Why aluminum is the go-to pool fence

Pool environments are brutal: splash, chlorine or salt systems, sprinklers, sun. Powder-coated aluminum can't rust, meets the 60-inch and gap rules with standard "puppy-picket" panels, takes code-ready gate hardware, and looks clean around the water for decades. Vinyl works well where full privacy matters; wood is the weakest choice within splash range.

Related reading: Aluminum fences & pool enclosures · What a fence costs in LA & OC · Gates & openers

Good to know

Frequently asked questions

How tall does a pool fence need to be in California?

The commonly enforced standard for residential pool barriers is a minimum of 60 inches (5 feet), with no more than a 2-inch gap under the fence and no openings that allow a 4-inch sphere to pass through. Your city may add its own amendments, so always confirm locally.

Does my pool gate have to be self-closing?

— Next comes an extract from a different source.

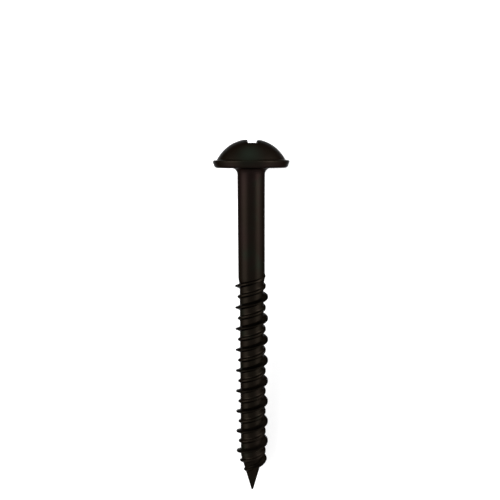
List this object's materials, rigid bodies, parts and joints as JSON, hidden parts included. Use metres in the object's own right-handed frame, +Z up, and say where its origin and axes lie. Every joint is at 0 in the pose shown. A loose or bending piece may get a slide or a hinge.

Yes — pool barrier gates must be self-closing and self-latching, open away from the pool, and have the latch release mounted high (commonly 54 inches or more above grade) so small children can't reach it.

Is a pool fence required for existing pools?

The Swimming Pool Safety Act's drowning-prevention requirements apply when a pool is built or remodeled. Many insurers and cities expect barriers on existing pools too — and as a practical matter, it's the single best drowning-prevention measure you can add.